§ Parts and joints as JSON
☆ ☆ ☆ ☆ ☆

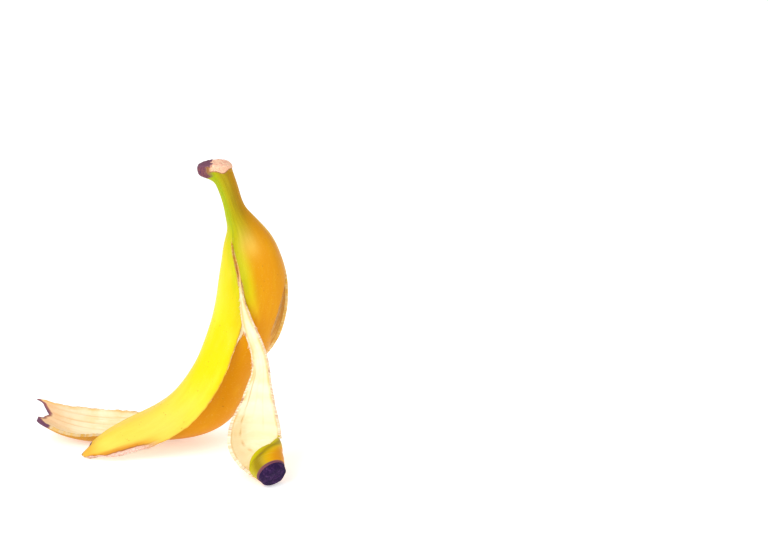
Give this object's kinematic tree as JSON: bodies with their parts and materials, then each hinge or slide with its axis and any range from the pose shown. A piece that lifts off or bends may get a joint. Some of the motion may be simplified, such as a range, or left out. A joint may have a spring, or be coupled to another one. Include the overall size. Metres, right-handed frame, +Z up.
{
  "type": "banana peel",
  "caption": "Emptied banana peel standing stem up, its skin torn into curling strips that splay to the floor.",
  "frame": {"origin": "middle of the footprint, on the floor that the strips rest on", "axes": "+Z up towards the stem, +X to the right and -Y towards the viewer in the picture"},
  "size_m": [0.1321, 0.1388, 0.1485],
  "materials": {
    "banana_skin": "satin yellow skin with a matt cream inside, green and ochre stem, dark blossom end"
  },
  "bodies": {
    "root": {"peel": "banana_skin"}
  },
  "joints": []
}
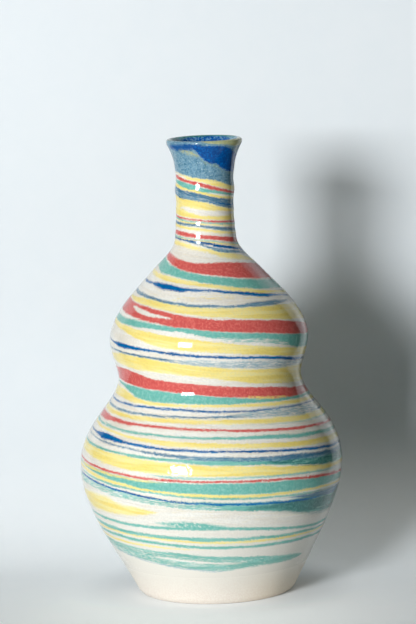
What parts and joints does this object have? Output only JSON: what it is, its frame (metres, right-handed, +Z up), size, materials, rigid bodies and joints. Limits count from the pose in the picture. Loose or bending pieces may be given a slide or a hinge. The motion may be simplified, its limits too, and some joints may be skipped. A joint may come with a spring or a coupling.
{
  "type": "marbled ceramic bottle vase",
  "caption": "Hand-thrown double-gourd bottle vase of marbled coloured clay, with a flared lip, a narrow neck, a round waist and a plain tapered foot; it holds cut stems and water.",
  "frame": {"origin": "centre of the foot, on the surface that the vase stands on", "axes": "+Z up along the vase's axis, -Y towards the front that the picture shows, +X to its right"},
  "size_m": [0.1442, 0.1442, 0.2498],
  "materials": {
    "cream_clay": "fine cream clay, matte where it is bare at the foot",
    "slate_clay": "slate-blue stained clay, mottled",
    "deep_blue_clay": "deep-blue stained clay",
    "red_clay": "soft red stained clay",
    "teal_clay": "teal stained clay",
    "yellow_clay": "yellow stained clay",
    "clear_glaze": "clear gloss glaze"
  },
  "bodies": {
    "root": {"clay_body": "cream_clay", "lip_collar": "slate_clay", "lip_blue_streak": "deep_blue_clay", "red_streak": "red_clay", "teal_streak": "teal_clay", "blue_streak": "deep_blue_clay", "yellow_streak": "yellow_clay", "outer_glaze": "clear_glaze", "inner_glaze": "clear_glaze"}
  },
  "joints": []
}
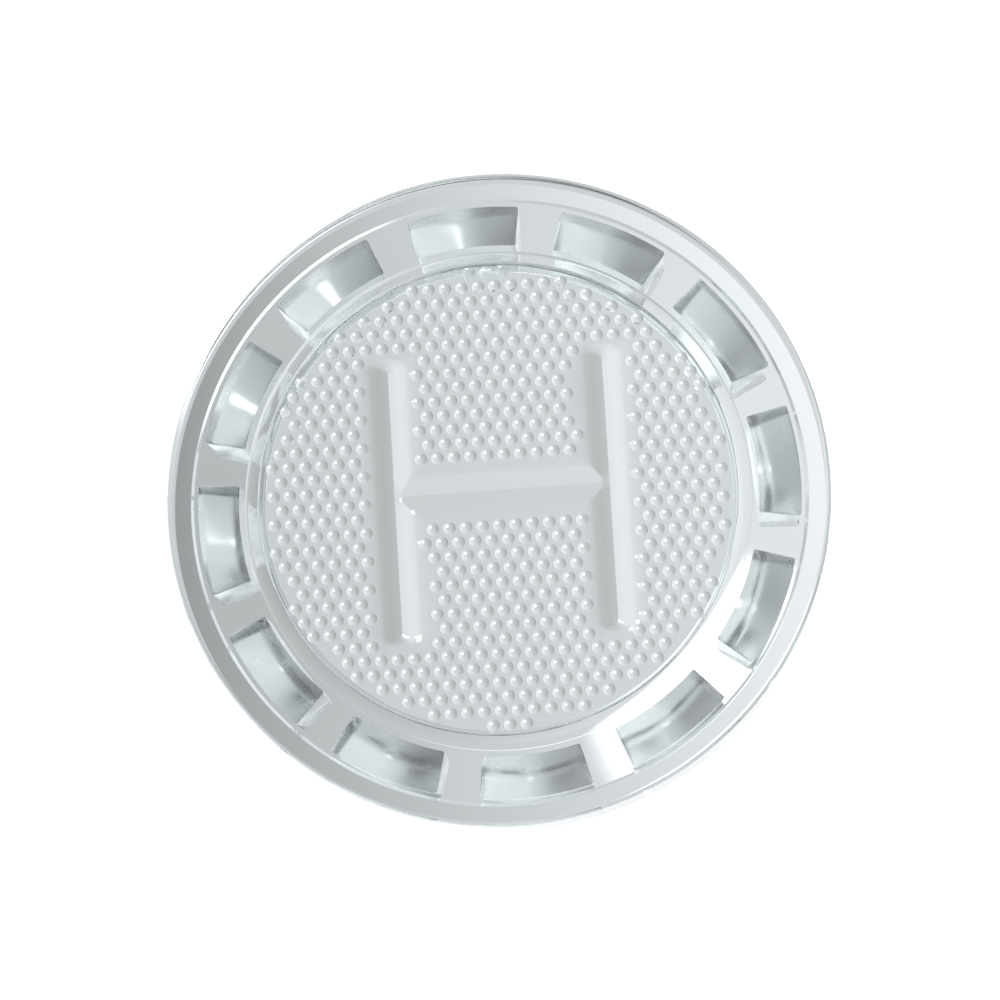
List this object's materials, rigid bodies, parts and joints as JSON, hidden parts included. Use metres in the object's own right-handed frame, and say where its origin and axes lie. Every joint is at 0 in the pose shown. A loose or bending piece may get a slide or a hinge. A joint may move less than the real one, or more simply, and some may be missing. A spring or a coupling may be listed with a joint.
{
  "type": "tap handle index button",
  "caption": "Round clear plastic index button for a tap handle, with a stippled letter disc in its face and a ring of snap fingers under its rim.",
  "frame": {"origin": "centre of the plane that the finger tips stand on, on the button's axis", "axes": "+Z out of the face, +Y towards the top of the letter, +X to the letter's right"},
  "size_m": [0.0318, 0.0318, 0.0063],
  "materials": {
    "clear_bezel": "clear moulded plastic, polished",
    "clear_letter_disc": "clear moulded plastic, stippled face",
    "clear_fingers": "clear moulded plastic, as moulded"
  },
  "bodies": {
    "button": {"bezel_ring": "clear_bezel", "letter_disc": "clear_letter_disc"},
    "snap_finger_01": {"snap_finger_01": "clear_fingers"},
    "snap_finger_02": {"snap_finger_02": "clear_fingers"},
    "snap_finger_03": {"snap_finger_03": "clear_fingers"},
    "snap_finger_04": {"snap_finger_04": "clear_fingers"},
    "snap_finger_05": {"snap_finger_05": "clear_fingers"},
    "snap_finger_06": {"snap_finger_06": "clear_fingers"},
    "snap_finger_07": {"snap_finger_07": "clear_fingers"},
    "snap_finger_08": {"snap_finger_08": "clear_fingers"},
    "snap_finger_09": {"snap_finger_09": "clear_fingers"},
    "snap_finger_10": {"snap_finger_10": "clear_fingers"},
    "snap_finger_11": {"snap_finger_11": "clear_fingers"},
    "snap_finger_12": {"snap_finger_12": "clear_fingers"}
  },
  "joints": [
    {"name": "flex_01", "type": "hinge", "parent": "button", "child": "snap_finger_01", "pos_m": [0.0122, 0.00081, 0.00526], "axis": [-0.0663, 0.9978, 0], "range_deg": [0, 3.5], "stiffness_Nm_per_rad": 0.05},
    {"name": "flex_02", "type": "hinge", "parent": "button", "child": "snap_finger_02", "pos_m": [0.01016, 0.0068, 0.00526], "axis": [-0.5563, 0.831, 0], "range_deg": [0, 3.5], "stiffness_Nm_per_rad": 0.05},
    {"name": "flex_03", "type": "hinge", "parent": "button", "child": "snap_finger_03", "pos_m": [0.0054, 0.01097, 0.00526], "axis": [-0.8973, 0.4415, 0], "range_deg": [0, 3.5], "stiffness_Nm_per_rad": 0.05},
    {"name": "flex_04", "type": "hinge", "parent": "button", "child": "snap_finger_04", "pos_m": [-0.00081, 0.0122, 0.00526], "axis": [-0.9978, -0.0663, 0], "range_deg": [0, 3.5], "stiffness_Nm_per_rad": 0.05},
    {"name": "flex_05", "type": "hinge", "parent": "button", "child": "snap_finger_05", "pos_m": [-0.0068, 0.01016, 0.00526], "axis": [-0.831, -0.5563, 0], "range_deg": [0, 3.5], "stiffness_Nm_per_rad": 0.05},
    {"name": "flex_06", "type": "hinge", "parent": "button", "child": "snap_finger_06", "pos_m": [-0.01097, 0.0054, 0.00526], "axis": [-0.4415, -0.8973, 0], "range_deg": [0, 3.5], "stiffness_Nm_per_rad": 0.05},
    {"name": "flex_07", "type": "hinge", "parent": "button", "child": "snap_finger_07", "pos_m": [-0.0122, -0.00081, 0.00526], "axis": [0.0663, -0.9978, 0], "range_deg": [0, 3.5], "stiffness_Nm_per_rad": 0.05},
    {"name": "flex_08", "type": "hinge", "parent": "button", "child": "snap_finger_08", "pos_m": [-0.01016, -0.0068, 0.00526], "axis": [0.5563, -0.831, 0], "range_deg": [0, 3.5], "stiffness_Nm_per_rad": 0.05},
    {"name": "flex_09", "type": "hinge", "parent": "button", "child": "snap_finger_09", "pos_m": [-0.0054, -0.01097, 0.00526], "axis": [0.8973, -0.4415, 0], "range_deg": [0, 3.5], "stiffness_Nm_per_rad": 0.05},
    {"name": "flex_10", "type": "hinge", "parent": "button", "child": "snap_finger_10", "pos_m": [0.00081, -0.0122, 0.00526], "axis": [0.9978, 0.0663, 0], "range_deg": [0, 3.5], "stiffness_Nm_per_rad": 0.05},
    {"name": "flex_11", "type": "hinge", "parent": "button", "child": "snap_finger_11", "pos_m": [0.0068, -0.01016, 0.00526], "axis": [0.831, 0.5563, 0], "range_deg": [0, 3.5], "stiffness_Nm_per_rad": 0.05},
    {"name": "flex_12", "type": "hinge", "parent": "button", "child": "snap_finger_12", "pos_m": [0.01097, -0.0054, 0.00526], "axis": [0.4415, 0.8973, 0], "range_deg": [0, 3.5], "stiffness_Nm_per_rad": 0.05}
  ]
}
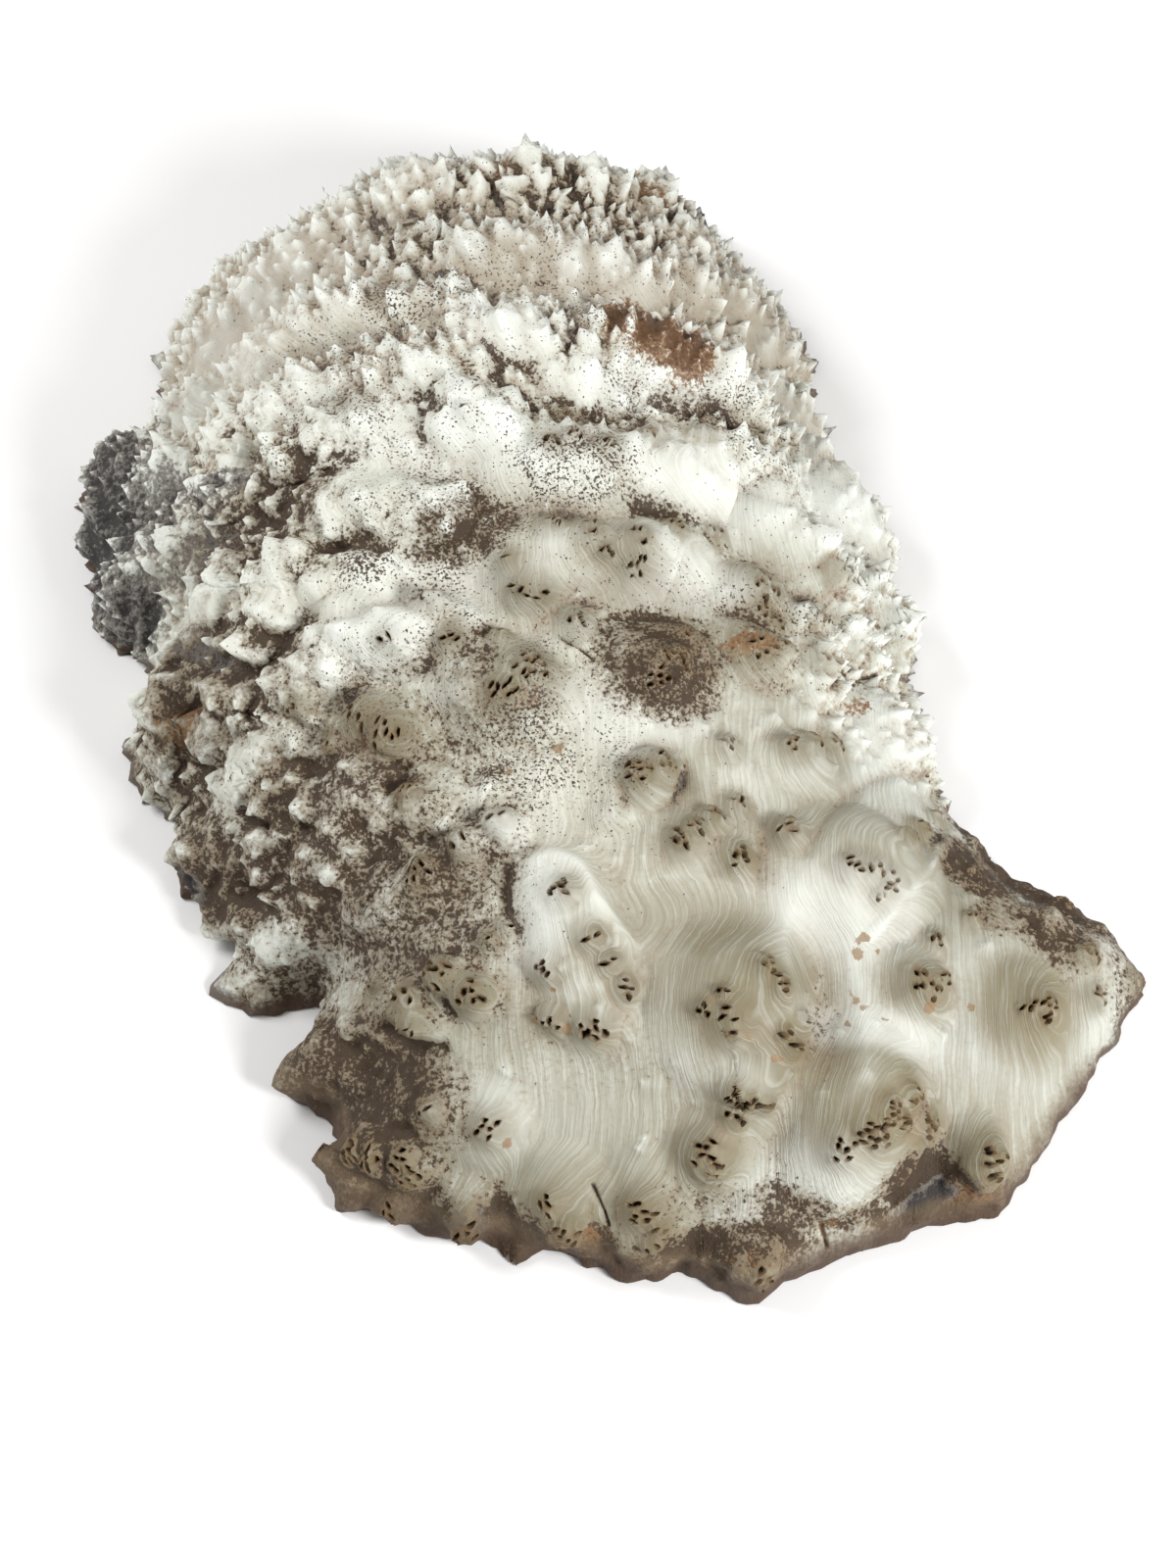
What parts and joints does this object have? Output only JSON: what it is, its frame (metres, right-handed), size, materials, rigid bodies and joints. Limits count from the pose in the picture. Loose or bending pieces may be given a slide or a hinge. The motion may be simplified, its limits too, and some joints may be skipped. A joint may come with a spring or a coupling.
{
  "type": "burl cap",
  "caption": "Natural slab of pale burl wood, a domed knobbly and spiky cap with a thin tongue on one side, sawn flat behind for display or for cutting up.",
  "frame": {"origin": "middle of the bounding box in plan, on the flat sawn back", "axes": "+X towards the thin tongue's side, +Y along the cap's length towards the far spiky shoulder, +Z out of the sawn back through the dome"},
  "size_m": [0.4365, 0.566, 0.1254],
  "materials": {
    "burl_wood": "natural, debarked and unsealed, matt with a faint waxy sheen"
  },
  "bodies": {
    "root": {"burl_cap": "burl_wood"}
  },
  "joints": []
}
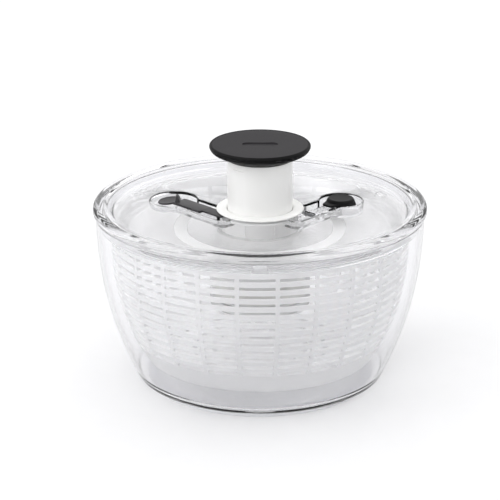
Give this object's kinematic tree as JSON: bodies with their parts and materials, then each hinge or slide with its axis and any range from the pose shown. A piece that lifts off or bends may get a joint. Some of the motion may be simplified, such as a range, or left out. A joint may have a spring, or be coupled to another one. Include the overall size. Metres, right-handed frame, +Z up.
{
  "type": "salad spinner",
  "caption": "Pump-action salad spinner: clear bowl, slotted inner basket and clear lid with a press knob, a sliding lock and a brake button.",
  "frame": {"origin": "on the vertical axis, on the surface that the bowl's foot ring stands on", "axes": "+Z up along the axis through the knob; -Y is the front, with the lock slide at the left (-X) and the brake button at the right (+X)"},
  "size_m": [0.27, 0.27, 0.1982],
  "materials": {
    "clear_plastic": "clear moulded plastic, polished",
    "basket_plastic": "milky translucent moulded plastic, fine texture",
    "frosted_plastic": "frosted translucent moulded plastic",
    "white_plastic": "white moulded plastic, satin",
    "bearing_plastic": "off-white acetal, as moulded",
    "black_plastic": "black moulded plastic, satin",
    "soft_black": "soft-touch black elastomer, matt",
    "grey_plastic": "dark grey moulded plastic, satin",
    "foot_rubber": "pale grey translucent elastomer",
    "spring_steel": "drawn stainless wire and turned pins"
  },
  "bodies": {
    "bowl": {"bowl": "clear_plastic", "foot_ring": "foot_rubber"},
    "basket": {"basket": "basket_plastic"},
    "lid": {"lid": "clear_plastic", "collar": "white_plastic", "housing": "frosted_plastic", "nut_cover": "white_plastic", "thrust_washer": "bearing_plastic", "return_spring": "spring_steel", "brake_pivot_pin": "spring_steel", "brake_spring": "spring_steel"},
    "plunger": {"plunger_sleeve": "white_plastic", "stop_ring": "bearing_plastic", "twist_rod": "bearing_plastic", "rod_screw": "spring_steel", "knob_body": "black_plastic", "knob_pad": "soft_black"},
    "driver": {"drive_nut": "bearing_plastic", "ratchet_wheel": "bearing_plastic", "retaining_clip": "spring_steel"},
    "turner": {"turner_disc": "clear_plastic", "brake_track": "frosted_plastic", "pawl_plate": "bearing_plastic", "pawl_1": "bearing_plastic", "pawl_2": "bearing_plastic", "pawl_3": "bearing_plastic", "hub_cap": "frosted_plastic"},
    "lock": {"lock_slide": "grey_plastic"},
    "brake": {"brake_lever": "clear_plastic", "brake_button": "soft_black", "brake_stem": "frosted_plastic", "brake_pad": "frosted_plastic"}
  },
  "joints": [
    {"name": "basket_spin", "type": "hinge", "parent": "bowl", "child": "basket", "pos_m": [0, 0, 0.03], "axis": [0, 0, 1], "continuous": true},
    {"name": "lid_lift", "type": "slide", "parent": "bowl", "child": "lid", "axis": [0, 0, 1], "range_m": [0, 0.12]},
    {"name": "knob_press", "type": "slide", "parent": "lid", "child": "plunger", "axis": [0, 0, -1], "range_m": [0, 0.04], "stiffness_N_per_m": 250, "springref_m": -0.02, "deforming": ["return_spring"]},
    {"name": "driver_spin", "type": "hinge", "parent": "lid", "child": "driver", "pos_m": [0, 0, 0.1], "axis": [0, 0, 1], "range_deg": [-1, 481]},
    {"name": "turner_spin", "type": "hinge", "parent": "lid", "child": "turner", "pos_m": [0, 0, 0.1], "axis": [0, 0, 1], "continuous": true},
    {"name": "lock_slide", "type": "slide", "parent": "lid", "child": "lock", "axis": [0.6947, -0.7193, 0], "range_m": [0, 0.008]},
    {"name": "brake_press", "type": "hinge", "parent": "lid", "child": "brake", "pos_m": [0.04113, -0.00218, 0.1387], "axis": [-0.7193, 0.6947, 0], "range_deg": [0, 4.4], "stiffness_Nm_per_rad": 0.4, "springref_deg": -5.73, "deforming": ["brake_spring"]}
  ],
  "couplings": [
    {"joint": "driver_spin", "follows": "knob_press", "rad_per_m": 209.44},
    {"joint": "turner_spin", "follows": "basket_spin", "ratio": 1}
  ]
}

☆ ☆ ☆ ☆ ☆

§ Short task
Copy all lines of the material above where the string "does" occurs.

§ Completed task
What parts and joints does this object have? Output only JSON: what it is, its frame (metres, right-handed, +Z up), size, materials, rigid bodies and joints. Limits count from the pose in the picture. Loose or bending pieces may be given a slide or a hinge. The motion may be simplified, its limits too, and some joints may be skipped. A joint may come with a spring or a coupling.
What parts and joints does this object have? Output only JSON: what it is, its frame (metres, right-handed), size, materials, rigid bodies and joints. Limits count from the pose in the picture. Loose or bending pieces may be given a slide or a hinge. The motion may be simplified, its limits too, and some joints may be skipped. A joint may come with a spring or a coupling.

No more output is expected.